## YOUR TASK:
Note each line of the listing that contains the string "with", and copy it.

## STORED DATA:

^^^^

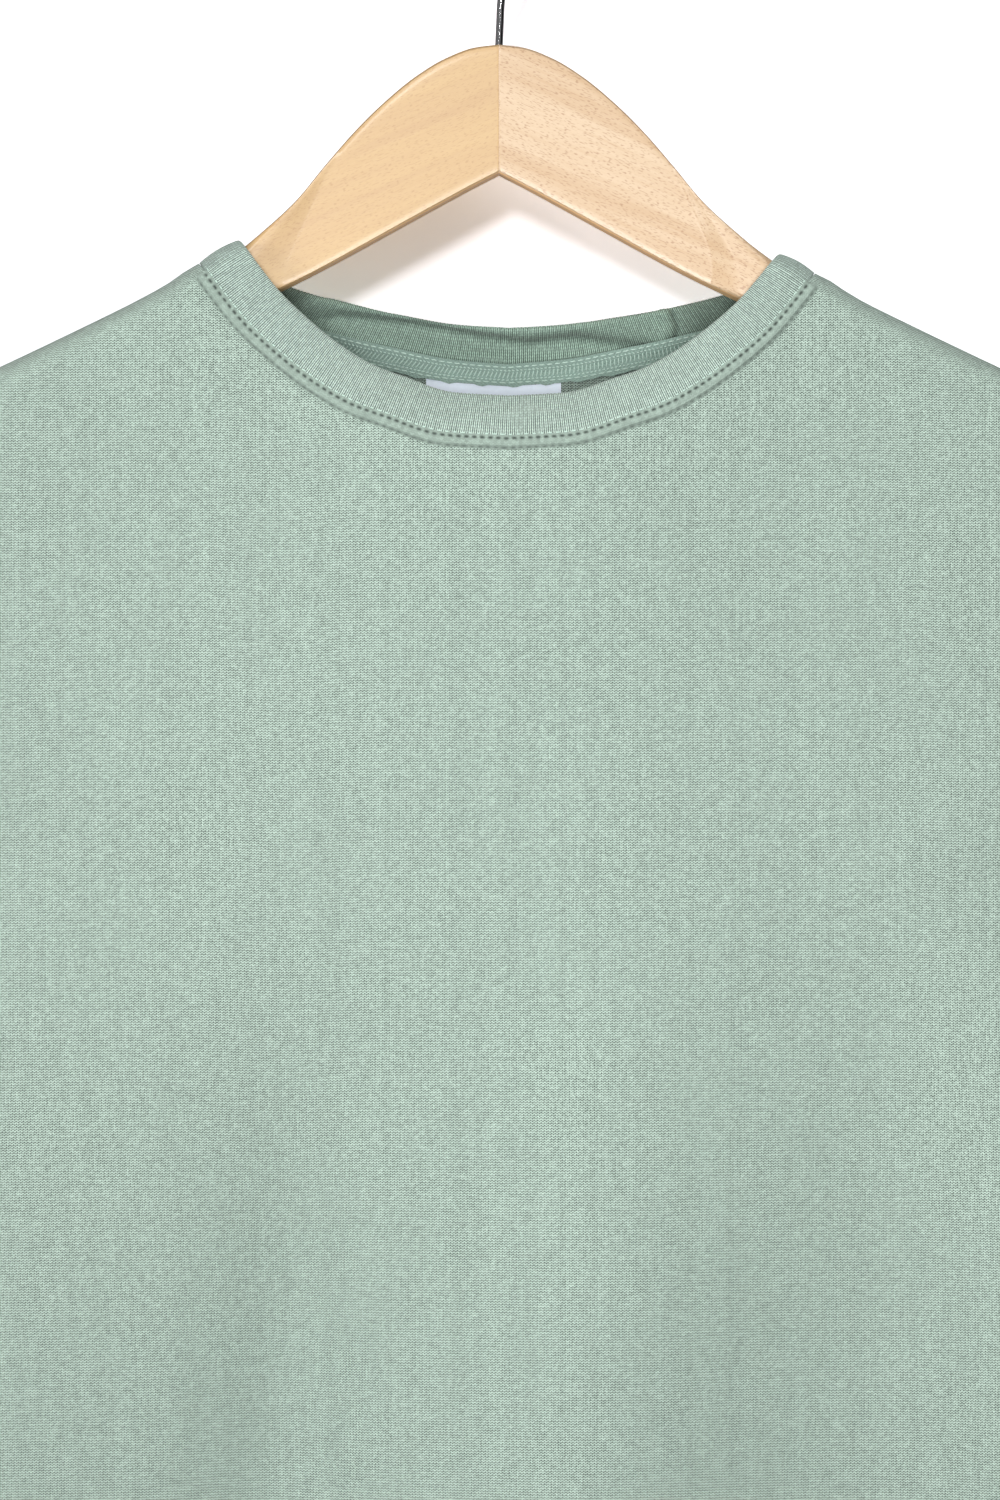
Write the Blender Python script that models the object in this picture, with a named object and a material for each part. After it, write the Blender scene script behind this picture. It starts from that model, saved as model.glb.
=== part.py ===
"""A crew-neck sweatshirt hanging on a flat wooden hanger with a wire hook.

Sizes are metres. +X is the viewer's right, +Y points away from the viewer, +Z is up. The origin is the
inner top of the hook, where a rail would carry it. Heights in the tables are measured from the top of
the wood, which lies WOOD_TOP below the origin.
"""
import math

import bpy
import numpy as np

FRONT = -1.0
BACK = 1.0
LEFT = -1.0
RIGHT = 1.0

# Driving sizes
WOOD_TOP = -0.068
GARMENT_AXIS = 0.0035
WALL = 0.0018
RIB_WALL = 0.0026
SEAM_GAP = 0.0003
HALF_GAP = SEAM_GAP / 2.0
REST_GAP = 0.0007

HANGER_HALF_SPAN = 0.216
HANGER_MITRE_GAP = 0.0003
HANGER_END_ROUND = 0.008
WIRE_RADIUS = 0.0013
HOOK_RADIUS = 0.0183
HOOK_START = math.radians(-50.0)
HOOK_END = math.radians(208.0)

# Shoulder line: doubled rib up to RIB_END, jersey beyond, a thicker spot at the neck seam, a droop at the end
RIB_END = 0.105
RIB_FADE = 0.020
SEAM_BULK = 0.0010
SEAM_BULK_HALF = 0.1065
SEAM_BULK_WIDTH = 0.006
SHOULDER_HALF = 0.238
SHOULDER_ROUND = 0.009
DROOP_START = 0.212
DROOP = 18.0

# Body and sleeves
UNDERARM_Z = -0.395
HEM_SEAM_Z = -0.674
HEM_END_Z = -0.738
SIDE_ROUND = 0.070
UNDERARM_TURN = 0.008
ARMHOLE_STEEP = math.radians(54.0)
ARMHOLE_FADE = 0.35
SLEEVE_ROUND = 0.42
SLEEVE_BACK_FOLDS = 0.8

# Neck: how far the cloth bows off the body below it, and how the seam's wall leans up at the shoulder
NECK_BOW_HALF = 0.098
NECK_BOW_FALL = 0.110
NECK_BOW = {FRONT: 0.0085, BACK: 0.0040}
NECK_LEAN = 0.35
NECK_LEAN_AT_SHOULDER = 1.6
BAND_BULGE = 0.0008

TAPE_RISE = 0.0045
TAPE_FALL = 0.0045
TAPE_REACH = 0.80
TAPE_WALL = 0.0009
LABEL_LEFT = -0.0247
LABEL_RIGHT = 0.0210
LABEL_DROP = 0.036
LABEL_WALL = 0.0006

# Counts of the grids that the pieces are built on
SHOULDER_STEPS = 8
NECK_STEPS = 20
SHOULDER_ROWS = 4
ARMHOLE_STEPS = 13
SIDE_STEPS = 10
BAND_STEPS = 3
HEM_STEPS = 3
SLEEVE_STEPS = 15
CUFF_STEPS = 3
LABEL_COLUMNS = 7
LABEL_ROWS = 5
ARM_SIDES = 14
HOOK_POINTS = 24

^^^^

## COMPLETE RESPONSE:
Write the Blender Python script that models the object in this picture, with a named object and a material for each part. After it, write the Blender scene script behind this picture. It starts from that model, saved as model.glb.
"""A crew-neck sweatshirt hanging on a flat wooden hanger with a wire hook.